🤖 AI Summary
This study investigates the impact of different activation functions in Restricted Boltzmann Machines (RBMs) on their capacity to represent and learn complex high-order interaction structures, particularly in data exhibiting strong high-order correlations that are notoriously difficult to model. Leveraging the statistical physics duality between RBMs and interacting binary-variable models, the work provides the first analytical characterization of RBM representational power through the moment distribution of induced interactions. It systematically examines the statistical properties of interactions generated by four activation functions—linear, step, ReLU, and exponential—and demonstrates theoretically that rapidly growing nonlinearities, such as the exponential function, can substantially enhance learning performance for high-order structures within specific parameter regimes. The analysis also reveals a class of strong high-order interaction data inherently difficult for any RBM to learn. Theoretical predictions align closely with empirical training results, offering a novel analytical framework for understanding RBM representational capabilities.
📝 Abstract
The great success of neural networks in recognizing hidden patterns and correlations in complex data lies in the way they take advantage of the large number of parameters and nonlinear single-unit activation, jointly. Restricted Boltzmann Machines (RBMs) provide a simple yet powerful framework for studying the impact of activation nonlinearities on performance and representation. In this work, we exploit the duality between RBMs and models of interacting binary variables to study the statistics of the interactions induced by RBM ensembles with different hidden unit activation functions.
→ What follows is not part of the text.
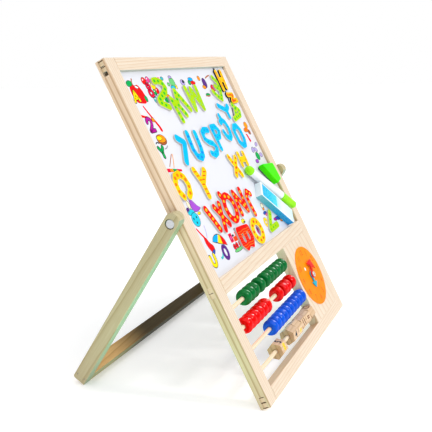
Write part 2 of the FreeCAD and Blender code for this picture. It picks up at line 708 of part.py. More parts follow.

We characterize the space of representable models analytically in terms of moments of the distribution of induced interactions for four commonly used activation functions: Linear, Step, ReLU, and Exponential. Quantitative predictions of the analytical calculations on learning show a very good agreement with results of the simulations of the training process. In particular, our analysis shows that there are certain data structures, namely those generated by models of interacting variables with large interaction terms beyond pairwise, that are difficult to represent, and thus to learn, for any RBM. Yet, we find that rapidly increasing nonlinearities, such as the Exponential function, can facilitate the representation and learning of such data structures for a specific range of parameters that is determined analytically.